• **Collected material**:
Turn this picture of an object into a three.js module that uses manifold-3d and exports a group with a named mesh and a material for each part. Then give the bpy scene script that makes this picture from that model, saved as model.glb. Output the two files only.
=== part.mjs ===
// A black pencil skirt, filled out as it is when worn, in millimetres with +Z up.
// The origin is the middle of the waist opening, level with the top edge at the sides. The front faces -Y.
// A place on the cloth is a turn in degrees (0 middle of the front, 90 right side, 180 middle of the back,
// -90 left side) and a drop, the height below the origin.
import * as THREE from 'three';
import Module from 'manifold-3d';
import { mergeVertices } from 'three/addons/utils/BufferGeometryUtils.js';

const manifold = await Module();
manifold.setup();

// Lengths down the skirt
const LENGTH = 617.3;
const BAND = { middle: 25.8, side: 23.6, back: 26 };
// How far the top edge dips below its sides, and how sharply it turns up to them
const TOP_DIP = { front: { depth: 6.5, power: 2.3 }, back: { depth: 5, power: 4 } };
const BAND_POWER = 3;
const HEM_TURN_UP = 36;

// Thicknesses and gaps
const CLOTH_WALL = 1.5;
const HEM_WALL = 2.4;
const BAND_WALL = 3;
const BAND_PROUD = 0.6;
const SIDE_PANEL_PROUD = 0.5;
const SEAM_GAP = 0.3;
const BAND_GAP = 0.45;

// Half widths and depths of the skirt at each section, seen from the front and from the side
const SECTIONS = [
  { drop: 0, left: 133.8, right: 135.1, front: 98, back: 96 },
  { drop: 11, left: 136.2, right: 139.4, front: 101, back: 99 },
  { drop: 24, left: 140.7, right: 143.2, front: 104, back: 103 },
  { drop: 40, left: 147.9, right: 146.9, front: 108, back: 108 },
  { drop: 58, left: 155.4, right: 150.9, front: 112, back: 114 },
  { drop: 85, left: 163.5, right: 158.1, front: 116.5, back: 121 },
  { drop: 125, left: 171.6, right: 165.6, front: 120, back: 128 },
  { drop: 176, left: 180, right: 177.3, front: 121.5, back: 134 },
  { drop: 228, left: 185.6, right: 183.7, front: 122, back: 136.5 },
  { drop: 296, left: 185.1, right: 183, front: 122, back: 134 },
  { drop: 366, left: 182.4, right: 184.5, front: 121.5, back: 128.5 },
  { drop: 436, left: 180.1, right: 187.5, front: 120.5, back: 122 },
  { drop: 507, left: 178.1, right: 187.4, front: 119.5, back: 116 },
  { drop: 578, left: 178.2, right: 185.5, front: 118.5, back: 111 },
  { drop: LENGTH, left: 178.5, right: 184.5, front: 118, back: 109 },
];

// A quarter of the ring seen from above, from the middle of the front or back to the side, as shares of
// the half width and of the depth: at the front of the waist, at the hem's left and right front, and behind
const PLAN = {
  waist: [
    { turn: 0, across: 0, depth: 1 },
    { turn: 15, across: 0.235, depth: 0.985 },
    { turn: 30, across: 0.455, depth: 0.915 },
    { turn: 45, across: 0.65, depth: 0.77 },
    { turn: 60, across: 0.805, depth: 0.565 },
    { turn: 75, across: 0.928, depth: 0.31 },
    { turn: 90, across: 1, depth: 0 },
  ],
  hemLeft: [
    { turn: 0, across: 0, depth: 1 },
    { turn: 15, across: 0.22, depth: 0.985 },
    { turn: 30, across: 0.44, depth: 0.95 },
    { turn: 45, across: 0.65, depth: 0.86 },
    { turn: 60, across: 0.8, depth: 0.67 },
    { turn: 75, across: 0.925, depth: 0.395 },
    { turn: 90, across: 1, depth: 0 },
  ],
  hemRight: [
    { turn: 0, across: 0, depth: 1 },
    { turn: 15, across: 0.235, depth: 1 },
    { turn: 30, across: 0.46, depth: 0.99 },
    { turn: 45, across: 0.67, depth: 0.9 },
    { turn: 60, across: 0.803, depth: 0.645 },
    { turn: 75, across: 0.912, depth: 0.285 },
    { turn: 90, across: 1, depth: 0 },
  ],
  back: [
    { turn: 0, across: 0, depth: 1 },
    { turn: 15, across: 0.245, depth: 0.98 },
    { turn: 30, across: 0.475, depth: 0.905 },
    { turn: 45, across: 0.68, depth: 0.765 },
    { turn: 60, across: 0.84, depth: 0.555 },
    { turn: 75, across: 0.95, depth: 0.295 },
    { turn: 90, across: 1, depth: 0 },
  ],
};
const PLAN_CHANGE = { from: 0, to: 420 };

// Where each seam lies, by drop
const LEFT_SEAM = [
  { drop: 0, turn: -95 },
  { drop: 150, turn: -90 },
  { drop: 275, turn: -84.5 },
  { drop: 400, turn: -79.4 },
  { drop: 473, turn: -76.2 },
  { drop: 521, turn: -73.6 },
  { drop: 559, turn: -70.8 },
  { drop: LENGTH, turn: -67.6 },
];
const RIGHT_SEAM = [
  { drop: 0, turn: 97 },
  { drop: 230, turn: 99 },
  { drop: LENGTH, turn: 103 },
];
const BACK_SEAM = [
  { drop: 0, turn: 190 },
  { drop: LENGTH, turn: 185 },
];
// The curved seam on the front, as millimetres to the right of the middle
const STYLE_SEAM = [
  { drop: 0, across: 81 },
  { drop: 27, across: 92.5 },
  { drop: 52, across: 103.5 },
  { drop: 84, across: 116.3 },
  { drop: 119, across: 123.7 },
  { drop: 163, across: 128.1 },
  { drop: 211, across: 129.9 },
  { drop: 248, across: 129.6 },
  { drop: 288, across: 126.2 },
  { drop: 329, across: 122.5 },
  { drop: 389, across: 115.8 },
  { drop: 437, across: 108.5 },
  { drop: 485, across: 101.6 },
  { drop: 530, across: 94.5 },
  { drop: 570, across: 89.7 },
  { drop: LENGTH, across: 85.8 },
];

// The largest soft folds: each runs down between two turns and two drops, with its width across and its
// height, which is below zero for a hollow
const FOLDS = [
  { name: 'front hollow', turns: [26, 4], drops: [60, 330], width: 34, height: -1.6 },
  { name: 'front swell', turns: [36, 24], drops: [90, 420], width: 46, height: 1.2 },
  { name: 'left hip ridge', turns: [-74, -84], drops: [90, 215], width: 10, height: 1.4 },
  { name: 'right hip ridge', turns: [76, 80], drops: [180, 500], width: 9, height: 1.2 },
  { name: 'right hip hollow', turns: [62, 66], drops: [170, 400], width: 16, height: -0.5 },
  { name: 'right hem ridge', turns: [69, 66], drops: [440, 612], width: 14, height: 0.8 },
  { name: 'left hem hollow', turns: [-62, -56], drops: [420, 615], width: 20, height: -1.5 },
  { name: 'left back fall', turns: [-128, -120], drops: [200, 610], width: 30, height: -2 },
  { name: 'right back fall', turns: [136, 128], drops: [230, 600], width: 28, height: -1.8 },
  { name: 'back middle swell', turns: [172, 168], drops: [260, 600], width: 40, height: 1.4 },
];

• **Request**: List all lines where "part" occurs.

• **The completed task**:
Turn this picture of an object into a three.js module that uses manifold-3d and exports a group with a named mesh and a material for each part. Then give the bpy scene script that makes this picture from that model, saved as model.glb. Output the two files only.
=== part.mjs ===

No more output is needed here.